Requirement
Give the material again in full, matching it exactly.
* BEGIN *
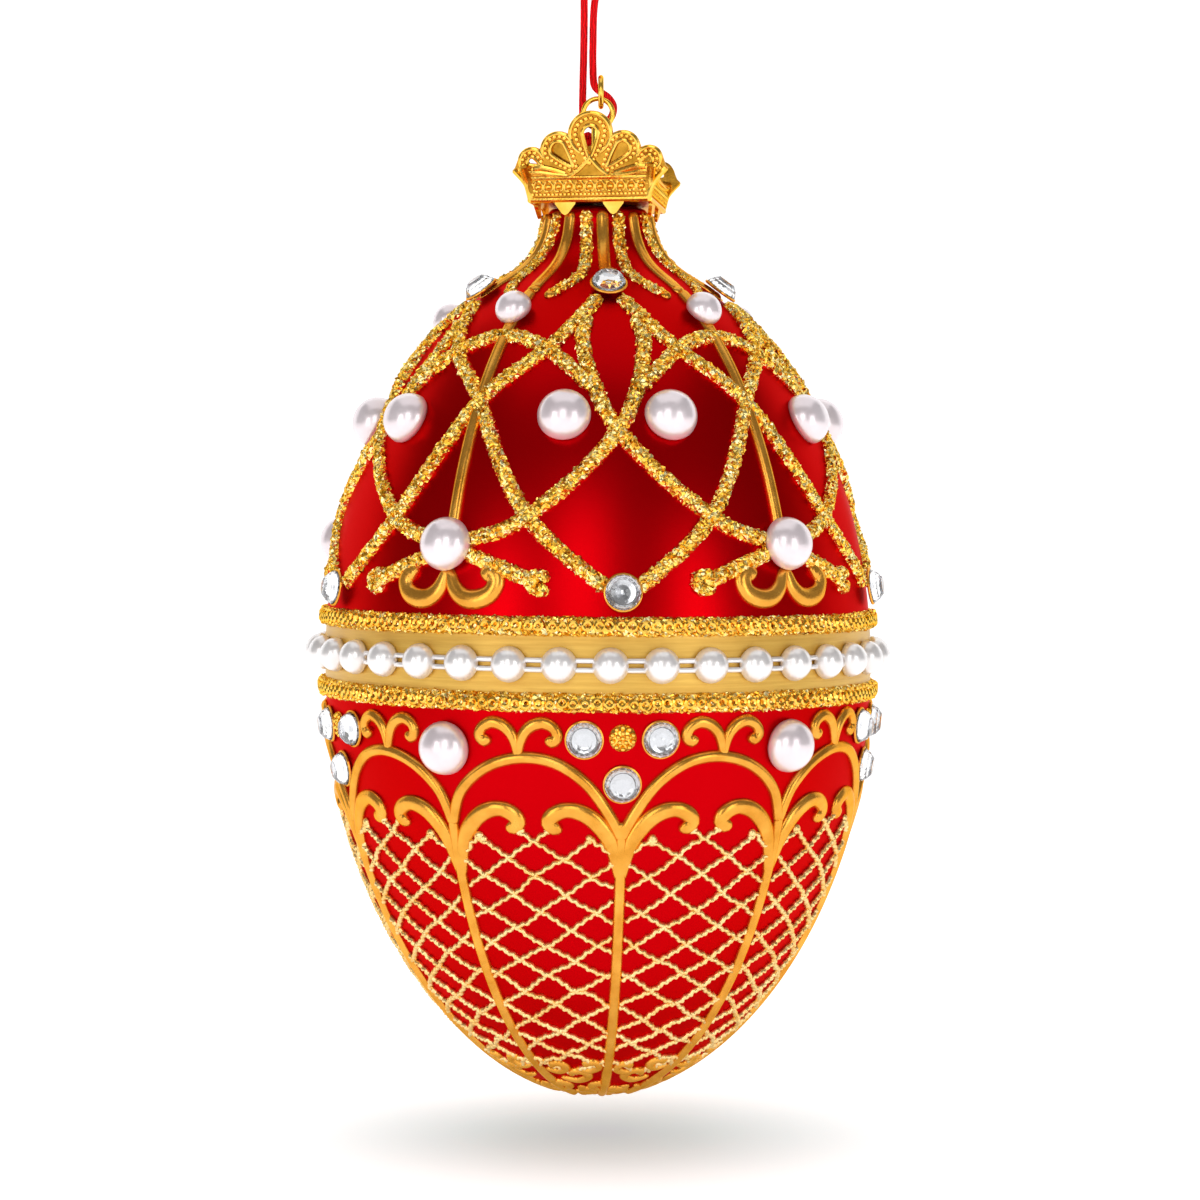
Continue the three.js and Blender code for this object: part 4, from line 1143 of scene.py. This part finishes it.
def sweepWithPaintedShadow(s):
    # The sweep glows less and is darker and bluer under the egg, painting a neutral grey shadow pool there
    mat, tree, shader = newMaterial("paleSweep")
    setPlain(shader, Roughness=0.9, Emission_Color=(1, 1, 1, 1))
    place = tree.nodes.new("ShaderNodeNewGeometry")
    level = tree.nodes.new("ShaderNodeVectorMath")
    level.operation = "MULTIPLY"
    level.inputs[1].default_value = s["paintedShadowShape"]
    away = tree.nodes.new("ShaderNodeVectorMath")
    away.operation = "LENGTH"
    tree.links.new(place.outputs["Position"], level.inputs[0])
    tree.links.new(level.outputs["Vector"], away.inputs[0])
    share = tree.nodes.new("ShaderNodeMapRange")
    share.interpolation_type = "SMOOTHSTEP"
    share.inputs["From Min"].default_value, share.inputs["From Max"].default_value = s["paintedShadowReach"]
    tree.links.new(away.outputs["Value"], share.inputs["Value"])
    # Painted shadow: less glow and a darker, bluer colour near the egg, fading to the plain pale floor
    spreadInto(tree, share.outputs["Result"], shader.inputs["Emission Strength"], *s["glow"])
    ramp = rampFrom(tree, share.outputs["Result"], [(0, s["paintedShadowColour"]), (1, s["aroundIt"])])
    tree.links.new(ramp.outputs["Color"], shader.inputs["Base Color"])
    return mat


def paleSweep(s):
    # Floor and backdrop in one, with a round bend between them
    floorZ = -(hangLength + s["floorDrop"]) * 0.001
    start, bend = s["bendStart"], s["bendRadius"]
    line = [(s["front"], floorZ)]
    line += [(start + bend * math.sin(turn), floorZ + bend * (1 - math.cos(turn)))
             for turn in np.linspace(0, np.pi / 2, 16)]
    line.append((start + bend, floorZ + s["backHeight"]))
    points = [(x, y, z) for y, z in line for x in (-s["halfWidth"], s["halfWidth"])]
    faces = [(2 * i, 2 * i + 1, 2 * i + 3, 2 * i + 2) for i in range(len(line) - 1)]
    mesh = bpy.data.meshes.new("paleSweep")
    mesh.from_pydata(points, [], faces)
    mesh.materials.append(sweepWithPaintedShadow(s))
    mesh.polygons.foreach_set("use_smooth", np.ones(len(mesh.polygons), dtype=bool))
    floor = bpy.data.objects.new("paleSweep", mesh)
    bpy.context.collection.objects.link(floor)


def studioSet(s):
    paleSweep(s)
    world = bpy.data.worlds.new("studio")
    bpy.context.scene.world = world
    world.use_nodes = True
    backdrop = world.node_tree.nodes["Background"]
    backdrop.inputs["Color"].default_value = (1, 1, 1, 1)
    backdrop.inputs["Strength"].default_value = s["ambient"]
    for box in s["boxes"]:
        softBox(*box, s["aim"])
    bpy.context.scene.view_settings.view_transform = "Standard"


studioSet(studio)
print("studio lit")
* END *
Response to the exercise
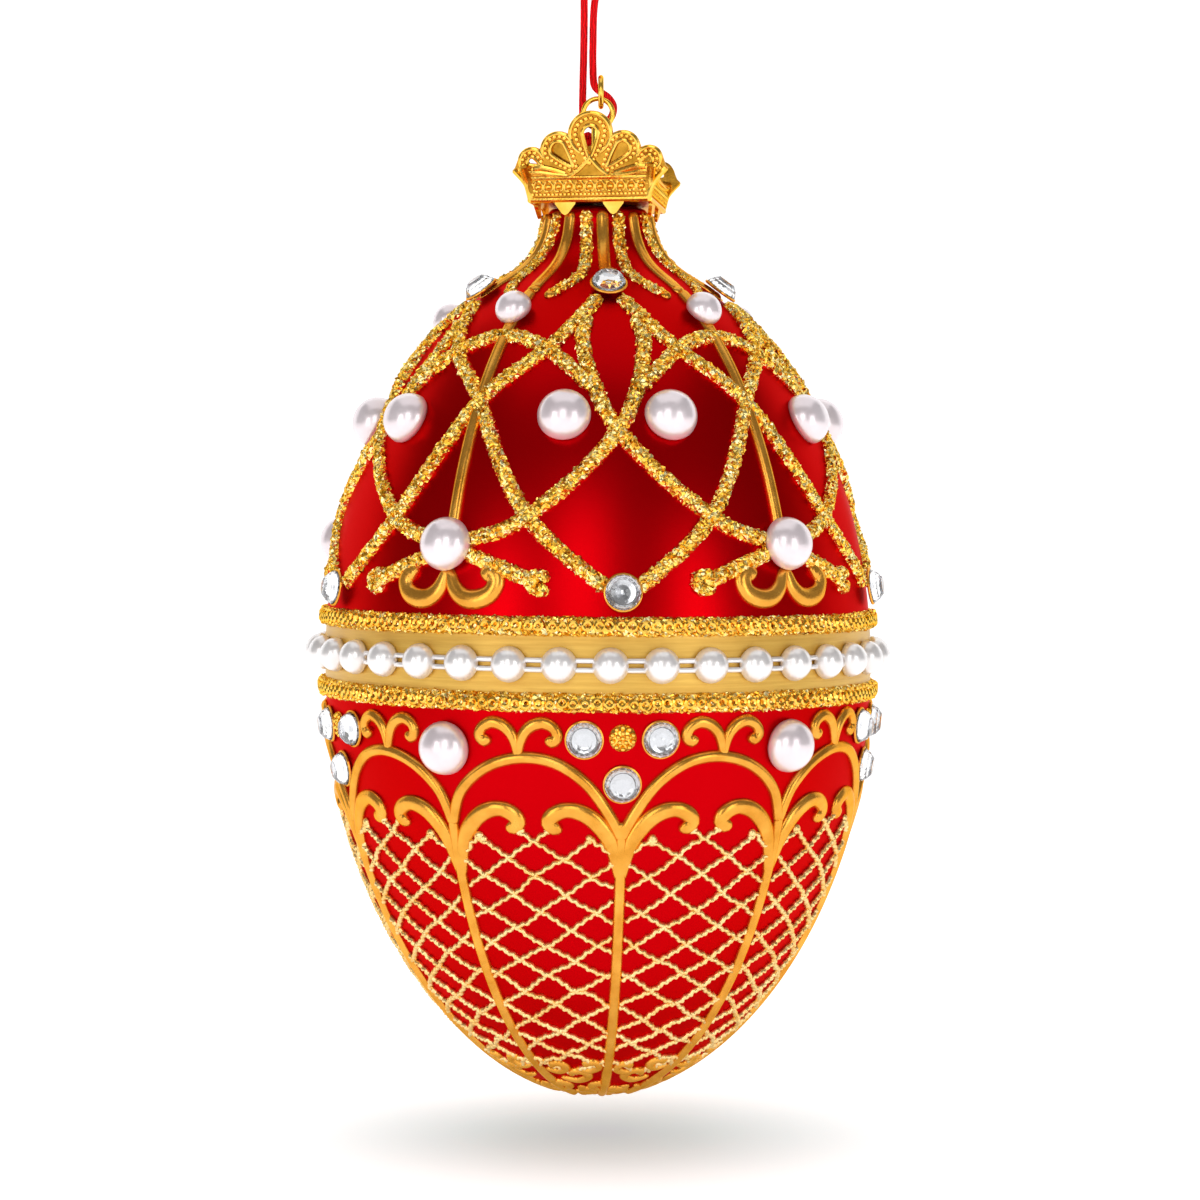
Continue the three.js and Blender code for this object: part 4, from line 1143 of scene.py. This part finishes it.
def sweepWithPaintedShadow(s):
    # The sweep glows less and is darker and bluer under the egg, painting a neutral grey shadow pool there
    mat, tree, shader = newMaterial("paleSweep")
    setPlain(shader, Roughness=0.9, Emission_Color=(1, 1, 1, 1))
    place = tree.nodes.new("ShaderNodeNewGeometry")
    level = tree.nodes.new("ShaderNodeVectorMath")
    level.operation = "MULTIPLY"
    level.inputs[1].default_value = s["paintedShadowShape"]
    away = tree.nodes.new("ShaderNodeVectorMath")
    away.operation = "LENGTH"
    tree.links.new(place.outputs["Position"], level.inputs[0])
    tree.links.new(level.outputs["Vector"], away.inputs[0])
    share = tree.nodes.new("ShaderNodeMapRange")
    share.interpolation_type = "SMOOTHSTEP"
    share.inputs["From Min"].default_value, share.inputs["From Max"].default_value = s["paintedShadowReach"]
    tree.links.new(away.outputs["Value"], share.inputs["Value"])
    # Painted shadow: less glow and a darker, bluer colour near the egg, fading to the plain pale floor
    spreadInto(tree, share.outputs["Result"], shader.inputs["Emission Strength"], *s["glow"])
    ramp = rampFrom(tree, share.outputs["Result"], [(0, s["paintedShadowColour"]), (1, s["aroundIt"])])
    tree.links.new(ramp.outputs["Color"], shader.inputs["Base Color"])
    return mat


def paleSweep(s):
    # Floor and backdrop in one, with a round bend between them
    floorZ = -(hangLength + s["floorDrop"]) * 0.001
    start, bend = s["bendStart"], s["bendRadius"]
    line = [(s["front"], floorZ)]
    line += [(start + bend * math.sin(turn), floorZ + bend * (1 - math.cos(turn)))
             for turn in np.linspace(0, np.pi / 2, 16)]
    line.append((start + bend, floorZ + s["backHeight"]))
    points = [(x, y, z) for y, z in line for x in (-s["halfWidth"], s["halfWidth"])]
    faces = [(2 * i, 2 * i + 1, 2 * i + 3, 2 * i + 2) for i in range(len(line) - 1)]
    mesh = bpy.data.meshes.new("paleSweep")
    mesh.from_pydata(points, [], faces)
    mesh.materials.append(sweepWithPaintedShadow(s))
    mesh.polygons.foreach_set("use_smooth", np.ones(len(mesh.polygons), dtype=bool))
    floor = bpy.data.objects.new("paleSweep", mesh)
    bpy.context.collection.objects.link(floor)


def studioSet(s):
    paleSweep(s)
    world = bpy.data.worlds.new("studio")
    bpy.context.scene.world = world
    world.use_nodes = True
    backdrop = world.node_tree.nodes["Background"]
    backdrop.inputs["Color"].default_value = (1, 1, 1, 1)
    backdrop.inputs["Strength"].default_value = s["ambient"]
    for box in s["boxes"]:
        softBox(*box, s["aim"])
    bpy.context.scene.view_settings.view_transform = "Standard"


studioSet(studio)
print("studio lit")